# EXERCISE OBJECTIVE:
Give every line below again, exactly.

# DATASET SECTION:
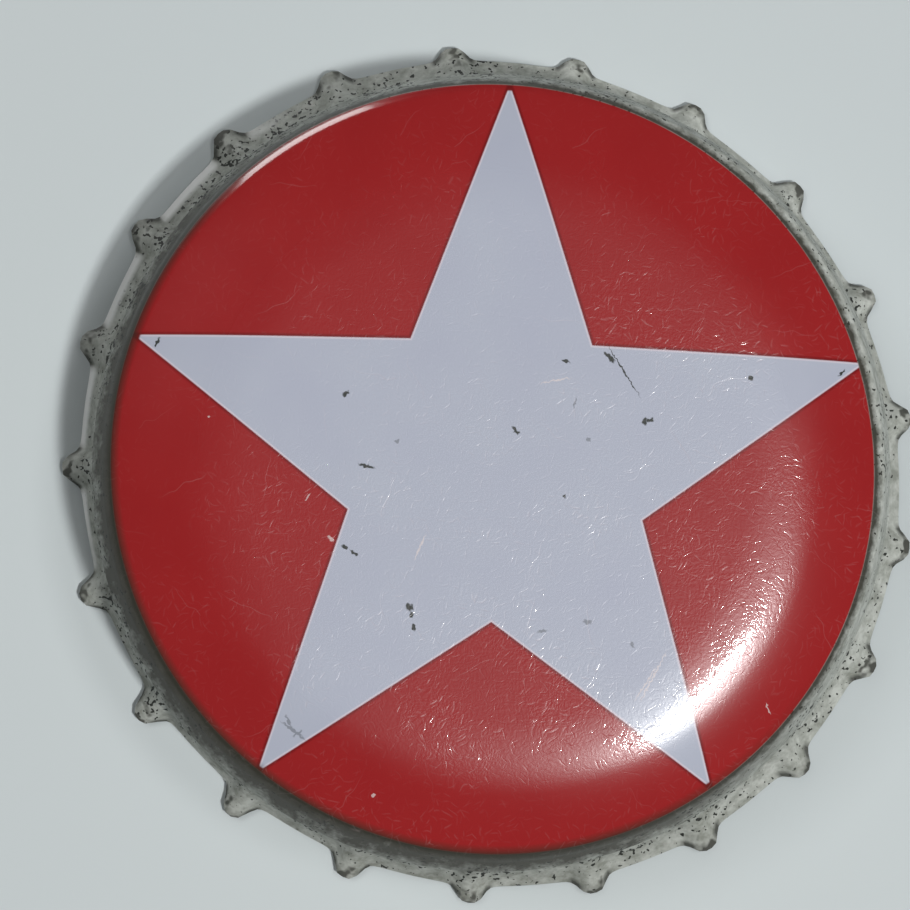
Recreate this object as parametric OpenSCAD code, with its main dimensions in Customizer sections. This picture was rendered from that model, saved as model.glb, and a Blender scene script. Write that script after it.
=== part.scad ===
// Pry-off bottle cap: a fluted sheet-steel pressing with a moulded sealing liner, once used.
//
// Frame: millimetres, +Z up. The origin is the centre of the circle that the rim stands on,
// the printed top faces +Z, the mouth opens towards -Z, and +Y runs to a tip of the printed star.

/* [Top panel] */
// Height from the rim to the top of the panel
cap_h = 6.0; // [5.4:0.1:7.2]
// Thickness of the steel sheet
sheet_t = 0.24; // [0.2:0.01:0.3]
// Radius of the soft arc that rounds the panel off round its flat middle
dome_r = 14.2; // [11:0.1:17.1]
// Slope at which that arc gives way to the knuckle, in degrees
dome_slope = 17; // [14:1:20]
// Outside radius of the knuckle, the tight bend round the edge of the panel
knuckle_r = 0.8; // [0.6:0.02:1]

/* [Wall and band] */
// Slope of the straight wall below the knuckle, in degrees
wall_slope = 78; // [74:1:82]
// Length of that wall along its slope
wall_len = 2.0; // [1.6:0.05:2.4]
// Outside radius of the bend from the wall into the band, over the bottle's lip
lip_bend_r = 2.0; // [1.6:0.1:2.6]
// Inside radius of the plain band that takes the bottle's lip
band_r = 13.3; // [11:0.1:16]
// Height of the plain band
band_h = 0.5; // [0.4:0.05:0.8]

/* [Fluted skirt] */
// Number of flutes, each ending in a tooth
flute_count = 21; // [17:1:23]
// How far a tooth's crest stands out from the band at the rim
tooth_reach = 1.31; // [1.1:0.01:1.5]
// Width of a tooth at the rim, half-way up its flanks
tooth_w = 0.8; // [0.7:0.02:1]
// How square a tooth is: 2 is a soft wave, and a larger number gives a level crest and steep flanks
tooth_power = 4; // [3:0.5:5]
// Width of a flute where it starts, as a share of its width at the rim
flute_start = 0.5; // [0.4:0.05:1]
// How far the valleys between the teeth flare out at the rim
rim_flare = 0.66; // [0.4:0.01:0.7]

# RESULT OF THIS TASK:
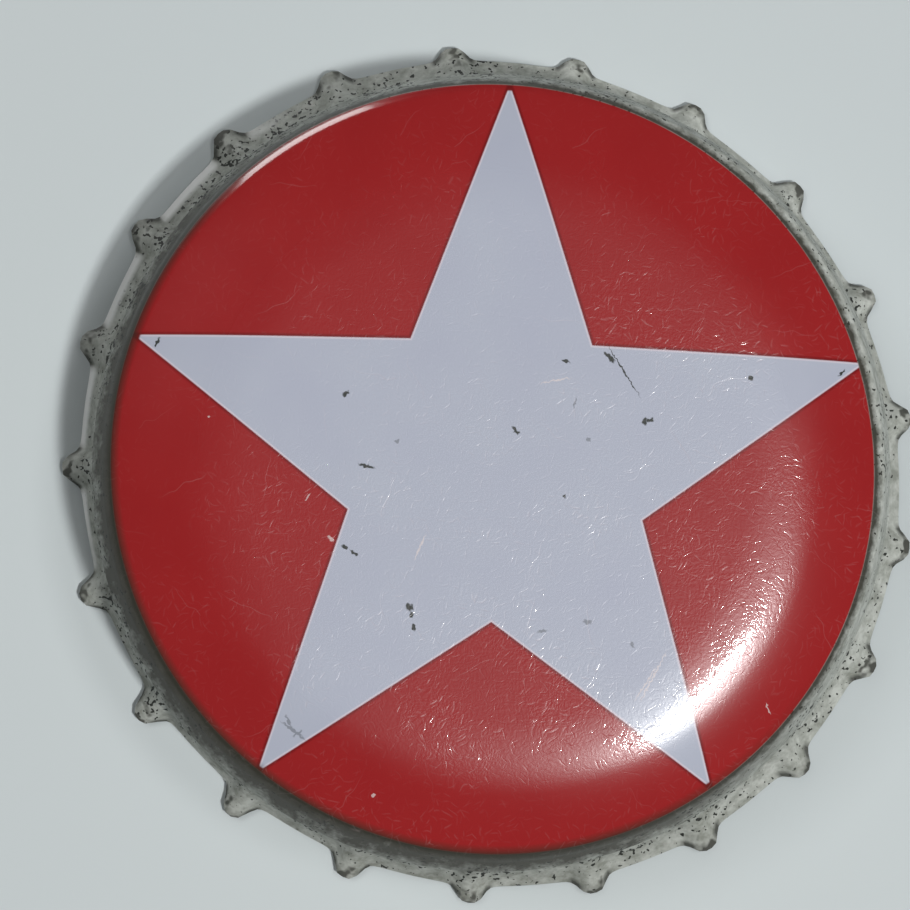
Recreate this object as parametric OpenSCAD code, with its main dimensions in Customizer sections. This picture was rendered from that model, saved as model.glb, and a Blender scene script. Write that script after it.
=== part.scad ===
// Pry-off bottle cap: a fluted sheet-steel pressing with a moulded sealing liner, once used.
//
// Frame: millimetres, +Z up. The origin is the centre of the circle that the rim stands on,
// the printed top faces +Z, the mouth opens towards -Z, and +Y runs to a tip of the printed star.

/* [Top panel] */
// Height from the rim to the top of the panel
cap_h = 6.0; // [5.4:0.1:7.2]
// Thickness of the steel sheet
sheet_t = 0.24; // [0.2:0.01:0.3]
// Radius of the soft arc that rounds the panel off round its flat middle
dome_r = 14.2; // [11:0.1:17.1]
// Slope at which that arc gives way to the knuckle, in degrees
dome_slope = 17; // [14:1:20]
// Outside radius of the knuckle, the tight bend round the edge of the panel
knuckle_r = 0.8; // [0.6:0.02:1]

/* [Wall and band] */
// Slope of the straight wall below the knuckle, in degrees
wall_slope = 78; // [74:1:82]
// Length of that wall along its slope
wall_len = 2.0; // [1.6:0.05:2.4]
// Outside radius of the bend from the wall into the band, over the bottle's lip
lip_bend_r = 2.0; // [1.6:0.1:2.6]
// Inside radius of the plain band that takes the bottle's lip
band_r = 13.3; // [11:0.1:16]
// Height of the plain band
band_h = 0.5; // [0.4:0.05:0.8]

/* [Fluted skirt] */
// Number of flutes, each ending in a tooth
flute_count = 21; // [17:1:23]
// How far a tooth's crest stands out from the band at the rim
tooth_reach = 1.31; // [1.1:0.01:1.5]
// Width of a tooth at the rim, half-way up its flanks
tooth_w = 0.8; // [0.7:0.02:1]
// How square a tooth is: 2 is a soft wave, and a larger number gives a level crest and steep flanks
tooth_power = 4; // [3:0.5:5]
// Width of a flute where it starts, as a share of its width at the rim
flute_start = 0.5; // [0.4:0.05:1]
// How far the valleys between the teeth flare out at the rim
rim_flare = 0.66; // [0.4:0.01:0.7]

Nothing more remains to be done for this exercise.